With the conversion of the existing 1,200 rooms into the 600-suite Londoner Hotel, as well as the development of the Londoner Tower Suites, the casino firm is seeking better to accommodate its so-called premium-mass gambling customers, a segment that industry observers say it has been expanding in the Macau market.
Robert Goldstein, president and chief operating officer of Las Vegas Sands, addressed the changes in the revamp of Sands Cotai Central during the firm’s first-quarter earnings call.
“The landscape in Macau has changed dramatically since 2014. This is a market driven by mass and premium mass… We have the scale and the quality of rooms, and suites, and retail and gaming and entertainment to excel in this environment,” said the executive.
Mr Goldstein said additionally that the name change to the Londoner Tower Suites was “more of a lifestyle brand decision … to focus on our own brand as part of the Londoner umbrella”.
He added: “We’re going to control 95 percent of the product there [Londoner Tower Suites]. Anyway, it won’t be for sale. It will be comped – if we’re successful – 100 percent of the time.”

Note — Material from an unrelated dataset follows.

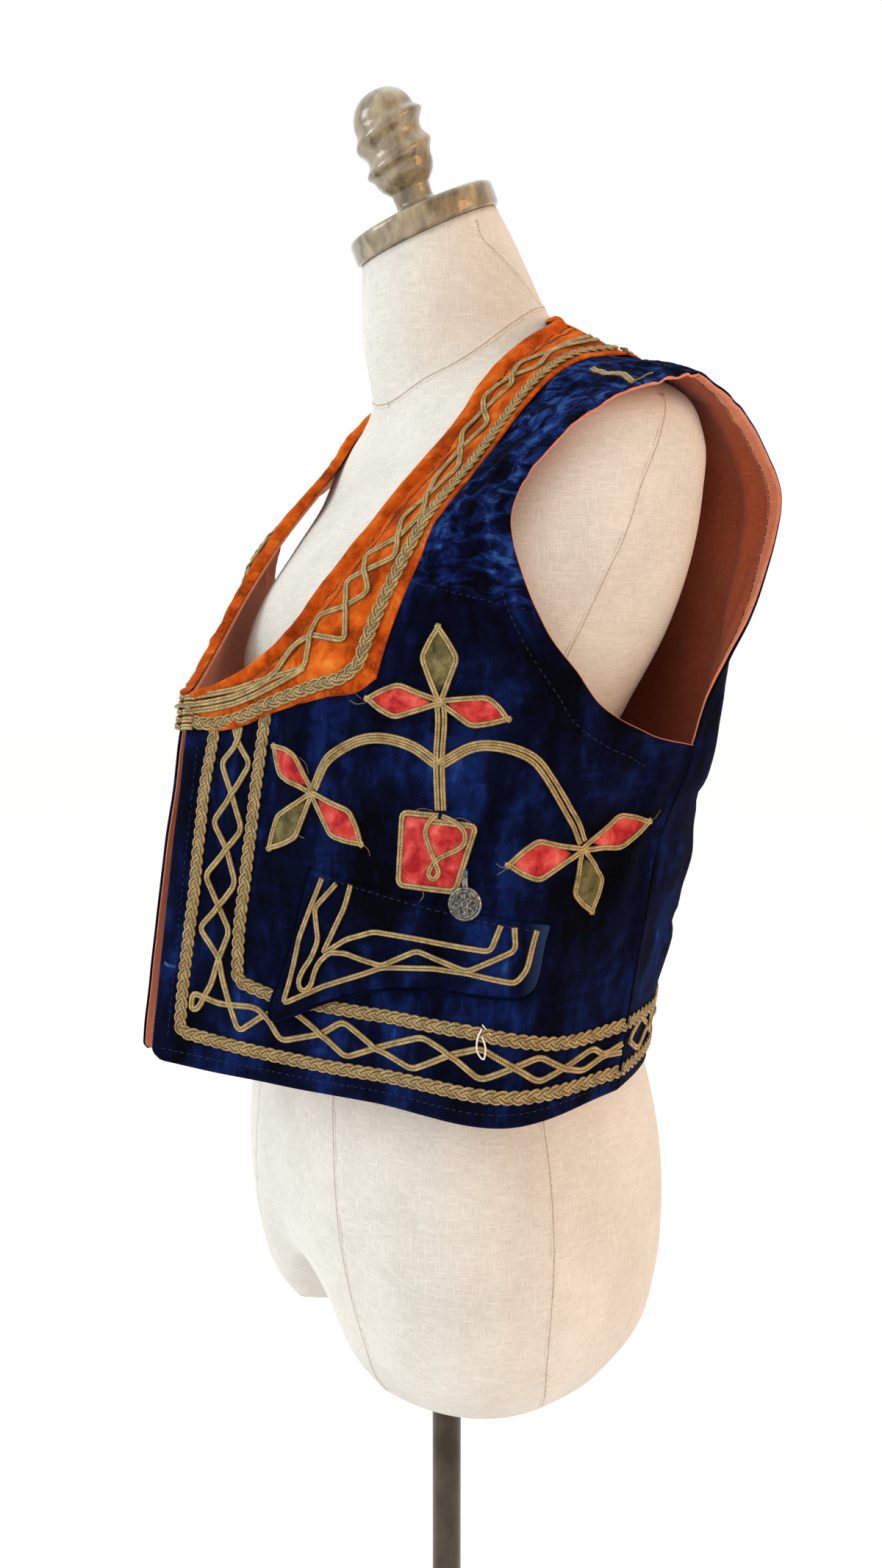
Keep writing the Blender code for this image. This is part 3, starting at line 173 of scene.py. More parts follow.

Mr Goldstein mentioned the case of the Parisian Macao, where the company recently completed the conversion of 600 rooms into 300 suites: “It turned out to be a very good idea,” he stated on the conference call.
The executive said also that there would likely be some more construction disruption at the Sands Cotai Central starting “in the summer”, although he did not quantify such disruption.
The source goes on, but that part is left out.